◆ **Task requirements**
Write out the whole listing exactly as it stands.

◆ **Stored data**
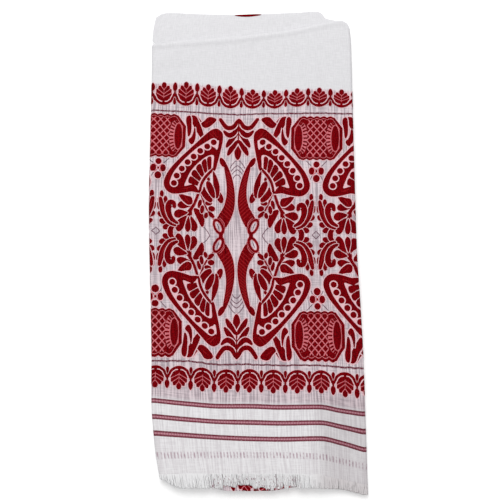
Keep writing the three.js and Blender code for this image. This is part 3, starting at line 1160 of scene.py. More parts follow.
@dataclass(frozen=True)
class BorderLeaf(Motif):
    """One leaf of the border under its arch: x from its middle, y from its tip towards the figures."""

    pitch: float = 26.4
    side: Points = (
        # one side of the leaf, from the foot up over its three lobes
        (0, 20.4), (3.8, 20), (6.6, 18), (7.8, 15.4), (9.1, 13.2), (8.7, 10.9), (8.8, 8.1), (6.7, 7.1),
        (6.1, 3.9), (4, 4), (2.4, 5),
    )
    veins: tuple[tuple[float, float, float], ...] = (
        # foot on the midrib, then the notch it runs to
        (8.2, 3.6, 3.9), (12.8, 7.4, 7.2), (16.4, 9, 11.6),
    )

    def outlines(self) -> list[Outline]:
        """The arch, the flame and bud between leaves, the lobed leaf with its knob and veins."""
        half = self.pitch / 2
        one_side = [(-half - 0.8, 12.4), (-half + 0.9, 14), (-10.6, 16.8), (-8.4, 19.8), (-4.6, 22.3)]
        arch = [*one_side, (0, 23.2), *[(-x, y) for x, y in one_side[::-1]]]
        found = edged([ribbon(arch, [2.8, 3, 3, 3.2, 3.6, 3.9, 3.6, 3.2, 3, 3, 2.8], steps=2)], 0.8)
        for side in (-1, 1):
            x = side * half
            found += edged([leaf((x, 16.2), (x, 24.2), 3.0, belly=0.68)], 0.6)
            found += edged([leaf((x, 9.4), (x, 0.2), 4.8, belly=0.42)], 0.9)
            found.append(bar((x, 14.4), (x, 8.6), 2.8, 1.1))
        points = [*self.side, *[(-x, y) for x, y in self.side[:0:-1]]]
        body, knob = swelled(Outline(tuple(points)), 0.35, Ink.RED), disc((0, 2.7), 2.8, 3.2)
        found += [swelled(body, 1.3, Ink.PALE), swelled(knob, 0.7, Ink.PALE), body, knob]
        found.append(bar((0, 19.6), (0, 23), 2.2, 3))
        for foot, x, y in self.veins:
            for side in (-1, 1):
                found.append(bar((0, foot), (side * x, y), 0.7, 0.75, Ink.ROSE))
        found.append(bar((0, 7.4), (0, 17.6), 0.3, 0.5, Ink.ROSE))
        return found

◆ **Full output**
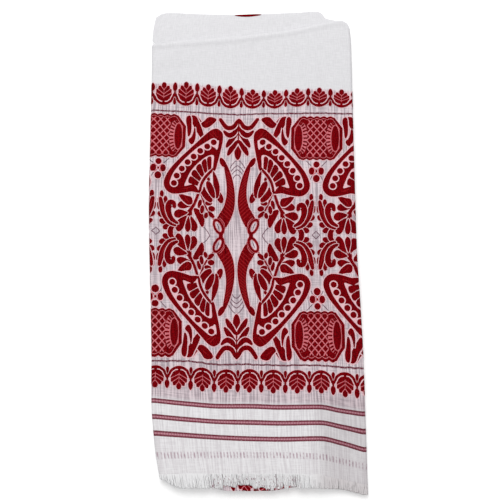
Keep writing the three.js and Blender code for this image. This is part 3, starting at line 1160 of scene.py. More parts follow.
@dataclass(frozen=True)
class BorderLeaf(Motif):
    """One leaf of the border under its arch: x from its middle, y from its tip towards the figures."""

    pitch: float = 26.4
    side: Points = (
        # one side of the leaf, from the foot up over its three lobes
        (0, 20.4), (3.8, 20), (6.6, 18), (7.8, 15.4), (9.1, 13.2), (8.7, 10.9), (8.8, 8.1), (6.7, 7.1),
        (6.1, 3.9), (4, 4), (2.4, 5),
    )
    veins: tuple[tuple[float, float, float], ...] = (
        # foot on the midrib, then the notch it runs to
        (8.2, 3.6, 3.9), (12.8, 7.4, 7.2), (16.4, 9, 11.6),
    )

    def outlines(self) -> list[Outline]:
        """The arch, the flame and bud between leaves, the lobed leaf with its knob and veins."""
        half = self.pitch / 2
        one_side = [(-half - 0.8, 12.4), (-half + 0.9, 14), (-10.6, 16.8), (-8.4, 19.8), (-4.6, 22.3)]
        arch = [*one_side, (0, 23.2), *[(-x, y) for x, y in one_side[::-1]]]
        found = edged([ribbon(arch, [2.8, 3, 3, 3.2, 3.6, 3.9, 3.6, 3.2, 3, 3, 2.8], steps=2)], 0.8)
        for side in (-1, 1):
            x = side * half
            found += edged([leaf((x, 16.2), (x, 24.2), 3.0, belly=0.68)], 0.6)
            found += edged([leaf((x, 9.4), (x, 0.2), 4.8, belly=0.42)], 0.9)
            found.append(bar((x, 14.4), (x, 8.6), 2.8, 1.1))
        points = [*self.side, *[(-x, y) for x, y in self.side[:0:-1]]]
        body, knob = swelled(Outline(tuple(points)), 0.35, Ink.RED), disc((0, 2.7), 2.8, 3.2)
        found += [swelled(body, 1.3, Ink.PALE), swelled(knob, 0.7, Ink.PALE), body, knob]
        found.append(bar((0, 19.6), (0, 23), 2.2, 3))
        for foot, x, y in self.veins:
            for side in (-1, 1):
                found.append(bar((0, foot), (side * x, y), 0.7, 0.75, Ink.ROSE))
        found.append(bar((0, 7.4), (0, 17.6), 0.3, 0.5, Ink.ROSE))
        return found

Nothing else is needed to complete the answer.